The government’s debt agency, the Australian Office of Financial Management, on Friday said it would start selling at least $5 billion in debt a week as its seeks to cover the nation’s budget shortfall.


But the Scope survey participants believe once the pandemic has finished, even more government support and debt will be necessary.

Industry Super chief economist Stephen Anthony said all governments should be planning now for a major discretionary boost led by policies to lift private sector capital spending.

“What is needed right now is a measure of old-fashioned supply side planning. The idea is to build future capacity today, combined with initiates to shore up private [capital expenditure],” he said.

“The intent is to help the economy rebound and recover with vigour.”

Monash University economist Jakob Madsen said Australia’s reliance on a few key exports to a small number of countries was being exposed by the virus outbreak.

He said the government would have to look at ways to diversify the economy to stem the severity of future downturns.

“Particularly through venture capital, the government needs to give priority to [research and development] intensive sectors such as high-tech manufacturing, pharmaceuticals etc,” he said.

“Australia is seriously lagging behind the other OECD countries in the high-tech producing sector.”

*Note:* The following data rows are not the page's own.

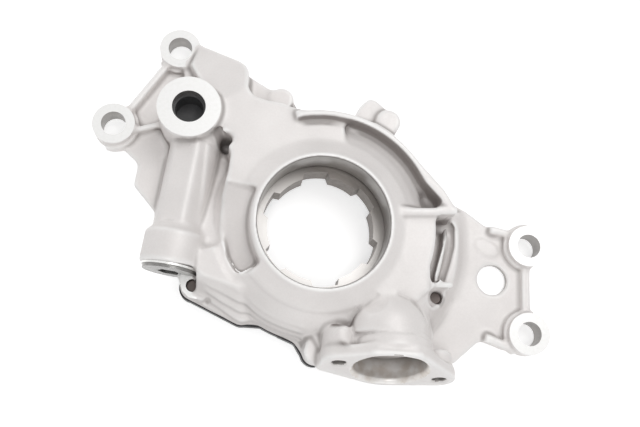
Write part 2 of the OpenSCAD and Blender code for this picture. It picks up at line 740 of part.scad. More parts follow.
module relief_plug_washer() {
    color(copper_color)
        on_valve_axis()
            translate([0, 0, -washer_t])
                difference() {
                    cylinder(r = 10.9, h = washer_t, $fn = round_fn);
                    translate([0, 0, -1]) cylinder(r = plug_thread_r + 0.1, h = washer_t + 2, $fn = round_fn);
                }
}

module outlet_cup_plug() {
    color(plug_color)
        translate([outlet[0], outlet[1], 0])
            difference() {
                translate([0, 0, cup_bottom]) cylinder(d = outlet_plug_d, h = cup_top - cup_bottom, $fn = round_fn);
                translate([0, 0, cup_bottom + cup_wall])
                    cylinder(d = outlet_plug_d - 2 * cup_wall, h = 20, $fn = round_fn);
            }
}

housing();
rear_cover();
cover_screws();
inner_rotor();
outer_rotor();
relief_plunger();
relief_spring();
relief_plug();
relief_plug_washer();
outlet_cup_plug();
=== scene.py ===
import math

import bmesh
import bpy
import numpy as np
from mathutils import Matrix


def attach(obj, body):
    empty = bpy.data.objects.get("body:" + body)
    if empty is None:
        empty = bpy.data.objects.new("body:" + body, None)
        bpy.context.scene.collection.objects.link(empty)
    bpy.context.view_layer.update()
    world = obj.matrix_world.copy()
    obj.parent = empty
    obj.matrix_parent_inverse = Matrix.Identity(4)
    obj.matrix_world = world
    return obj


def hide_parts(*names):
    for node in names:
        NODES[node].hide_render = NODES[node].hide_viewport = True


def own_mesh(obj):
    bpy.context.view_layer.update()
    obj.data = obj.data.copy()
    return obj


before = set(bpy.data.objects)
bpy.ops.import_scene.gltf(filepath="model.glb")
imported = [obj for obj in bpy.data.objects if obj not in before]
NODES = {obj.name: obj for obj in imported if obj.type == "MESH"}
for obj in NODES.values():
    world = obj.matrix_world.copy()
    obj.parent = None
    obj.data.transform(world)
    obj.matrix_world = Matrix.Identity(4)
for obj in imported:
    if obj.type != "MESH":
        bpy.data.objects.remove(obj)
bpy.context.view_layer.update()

import openvdb as vdb
from mathutils import Matrix, Vector

# Engine oil pump. The casting is made from its CAD solid: its corners are rounded on a grid,
# small forms are blended in, and it becomes a mesh again with its machined faces and bores cut.
# Lengths are in millimetres up to the point where a mesh is made.

MM = 0.001
VOXEL = 0.5

# Bolt ears: centres, outer radius, height of the machined top, and the hole
EARS = [(-61.0, 71.8), (-83.7, 37.1), (85.3, 1.0), (85.3, -34.2)]
EAR_R = 8.28
EAR_TOP = 9.0
EAR_HOLE_R = 4.75

# Outlet boss with its machined top, the bore for the cup plug, and the port from the rear
OUTLET = (-53.6, 40.4)
OUTLET_BOSS_R = 12.0
OUTLET_BOSS_TOP = 26.0
OUTLET_BORE_R = 6.3
OUTLET_PORT_R = 7.5
OUTLET_PORT_DEPTH = 13.4

# Crankshaft passage, and the pocket for the rotors behind it
CRANK = (0.0, 0.0)
CRANK_R = 24.75
POCKET = (-2.2, 0.0)
POCKET_R = 36.57
POCKET_DEPTH = 15.03

# Relief valve: lower end of the barrel, its direction, and its bore
VALVE_END = Vector((-55.4, -19.0, 13.0))
VALVE_WAY = Vector((0.095846, 0.995396, 0.0))
VALVE_BORE_R = 6.5
VALVE_BORE_LENGTH = 50.5

# Flat facets along the barrel: tilt in degrees and distance from its axis
BARREL_FACETS = [(-19, 8.35), (40, 8.55)]
# Level way across the barrel, along X and Y
BARREL_ACROSS = (0.995, -0.0958)

# Relief spring, measured along the valve from its lower end
SPRING_LOW = 9.05
SPRING_HIGH = 44.95
SPRING_MEAN_R = 3.7
SPRING_TURNS = 9
WIRE_R = 0.75

# Inlet flange: centre, lean of its face, its own axes, the bore, and the bolt holes with their depths
INLET = Vector((28.3, -52.3, 18.0))
INLET_LEAN = math.radians(17.6)
INLET_U = Vector((1.0, 0.0, 0.0))
INLET_N = Vector((0.0, -math.cos(INLET_LEAN), math.sin(INLET_LEAN)))
INLET_V = INLET_N.cross(INLET_U)
INLET_BORE_R = 13.5
INLET_BORE_DEPTH = 10.0
FLANGE_HOLES = [(-19.5, 3.5, 12.0), (20.3, -7.3, 9.5)]
FLANGE_HOLE_R = 2.6
# Chamfer of the inlet bore: its place on the flange's axes, and the height and radius of both ends
CHAMFER_PLACE = (0, -0.3, -0.2)
CHAMFER_LOW, CHAMFER_LOW_R = -0.9, 13.2
CHAMFER_HIGH, CHAMFER_HIGH_R = 0.1, 14.0

# Round dome over the inlet passage
DOME = (27.0, -38.2, 19.0)
DOME_RADII = (14.7, 14.6, 11.4)

# Hole in the right web
WEB_HOLE = (71.6, -13.1)
WEB_HOLE_R = 6.0

# Machined pad at the lower left corner, and its hole
CORNER_PAD = [(-52.1, -18.9), (-52.4, -22.2), (-50.1, -27.6), (-47.7, -29.7), (-44.5, -30.2), (-44.5, -18.9)]
PAD_TOP = 12.0
PAD_HOLE = (-46.6, -25.2)
PAD_HOLE_R = 2.45

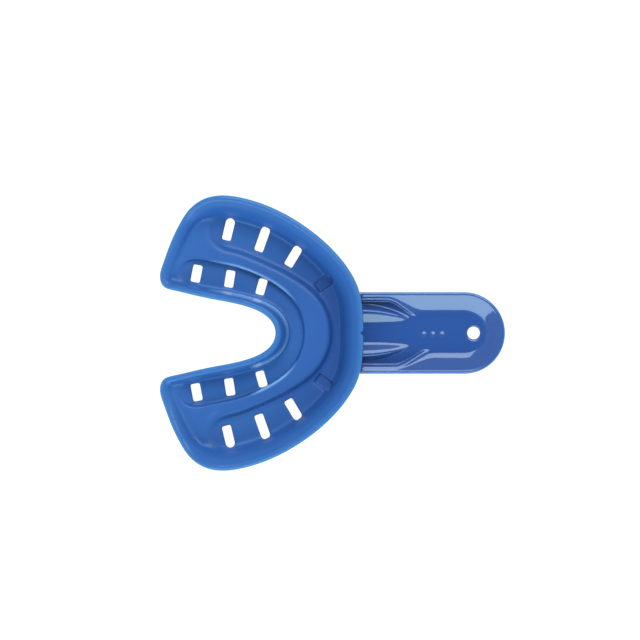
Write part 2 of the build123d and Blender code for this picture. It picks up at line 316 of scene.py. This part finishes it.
def slot_distance(x, y, slot, round_end):
    """Plan distance to one retention slot, whose round end points out of the arch."""
    cx, cy, tilt, length, width = slot
    lean = math.radians(tilt if cy > 0 else 180 - tilt)
    along = (x - cx) * math.sin(lean) + (y - cy) * math.cos(lean)
    across = (x - cx) * math.cos(lean) - (y - cy) * math.sin(lean)
    if not round_end:
        return box_distance(across, along, width / 2, length / 2, SLOT_CORNER_R)
    square_part = box_distance(across, along + length / 4, width / 2, length / 4, SLOT_CORNER_R)
    round_part = box_distance(across, along, width / 2, length / 2, width / 2 - TOUCH_R)
    body = box_distance(across, along + width / 4, width / 2, length / 2 - width / 4, SLOT_CORNER_R)
    return np.where(along > 0, round_part, np.minimum(square_part, body))


def sheet_distance(inset, z, curve, half_start, half_end):
    """Distance to a bent sheet.

    Its section is a chain of (inset, height) points, with half its thickness given at both ends of the chain.
    """
    best = np.full((len(inset), len(z)), np.inf)
    steps = len(curve) - 1
    for i in range(steps):
        (d0, z0), (d1, z1) = curve[i], curve[i + 1]
        ex, ez = (d1 - d0)[:, None], (z1 - z0)[:, None]
        px, pz = (inset - d0)[:, None], z[None, :] - z0[:, None]
        t = np.clip((px * ex + pz * ez) / (ex * ex + ez * ez), 0, 1)
        half = half_start + (half_end - half_start) * (i + t) / steps
        best = np.minimum(best, np.hypot(px - t * ex, pz - t * ez) - half)
    return best


def bezier_chain(controls, steps):
    """Points along a cubic whose control points are arrays of (inset, height)."""
    chain = []
    for t in np.linspace(0, 1, steps + 1):
        weights = ((1 - t) ** 3, 3 * t * (1 - t) ** 2, 3 * t * t * (1 - t), t**3)
        chain.append(tuple(sum(w * c[k] for w, c in zip(weights, controls)) for k in (0, 1)))
    return chain


def handle_inset(x, y):
    """Plan distance inside the handle's outline, which ends in a half circle."""
    return HANDLE_HALF_WIDTH - np.hypot(np.maximum(x - HANDLE_TURN_X, 0), y)


# ---------------------------------------------------------------- profiles
def wave(off):
    """Half a cosine wave, from 1 at 0 down to 0 at 1."""
    return 0.5 + 0.5 * np.cos(np.pi * off)


def bell(distance, reach):
    """Falls smoothly from 1 at no distance to nearly 0 at twice the reach."""
    return np.exp(-((distance / reach) ** 2))


def ramp(value, start, length):
    """Rises from 0 at start to 1 over a length."""
    return np.clip((value - start) / length, 0, 1)


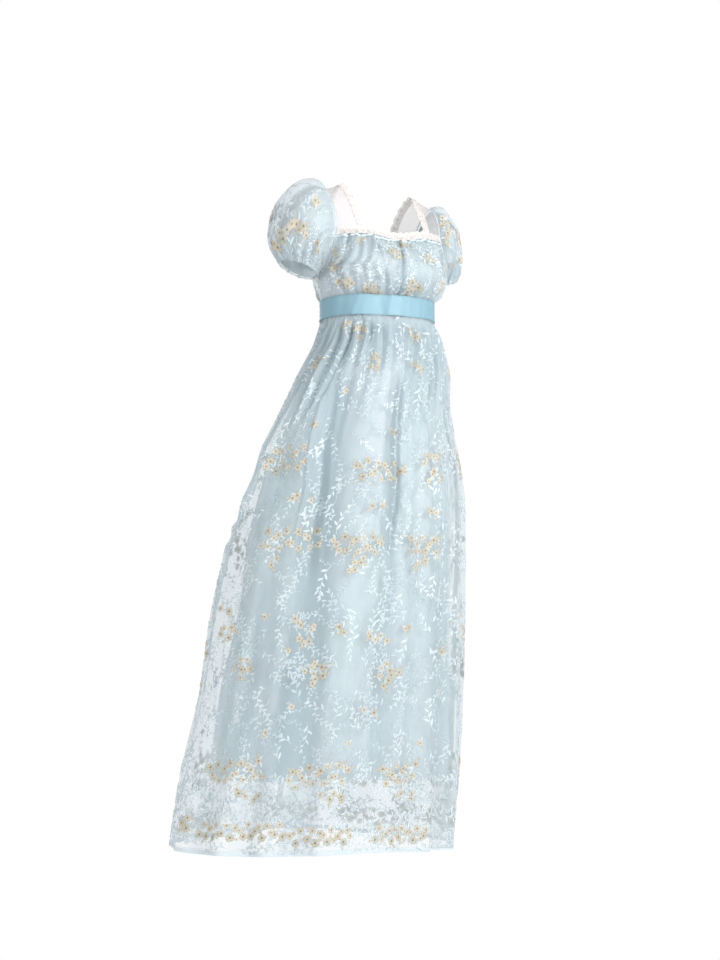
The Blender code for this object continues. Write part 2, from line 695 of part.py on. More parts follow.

Victoria University Associate Professor Janine Dixon said: “Longer term, serious thought needs to be given to improving self-sufficiency in critical sectors, including pharmaceutical products and medical equipment”.

Victoria University economist Janine Dixon believes the Australian economy will have to diversify once the pandemic is over.Credit:Dominic Lorrimer

Also backing a “government growth package” as the economy recovers is BIS Oxford Economics chief economist Sarah Hunter, who said this could help bring forward shovel-ready capital projects and planned maintenance.

She said it would be a “powerful catalyst for the economy [and] in addition to boosting demand, it would also signal to firms across the supply chain that demand will be there, so they can re-open and begin to rebuild”.

Independent economist Saul Eslake said the government may need to consider an additional fiscal stimulus package to ensure a decent recovery.


He said households and businesses that had skipped paying debts during the depths of the crisis will face higher repayments for longer periods, which could weigh on spending. Some sectors of the economy, such as tourism, may suffer a long-term effect as consumers remain wary of undertaking some activities.

“This would be the time to be bringing forward infrastructure investments, providing more generous (but temporary) investment incentives, perhaps some temporary incentives for house-building or for tourism,” he said.

RBC Capital Markets chief economist Su-Lin Ong said governments had to start looking now at ways to reskill workers for the post-pandemic world, including the provision of business incentives to develop their staff.

“COVID-19 may well permanently change the way we work. It will be important for labour to be equipped for changes and have the necessary skills for the future,” she said.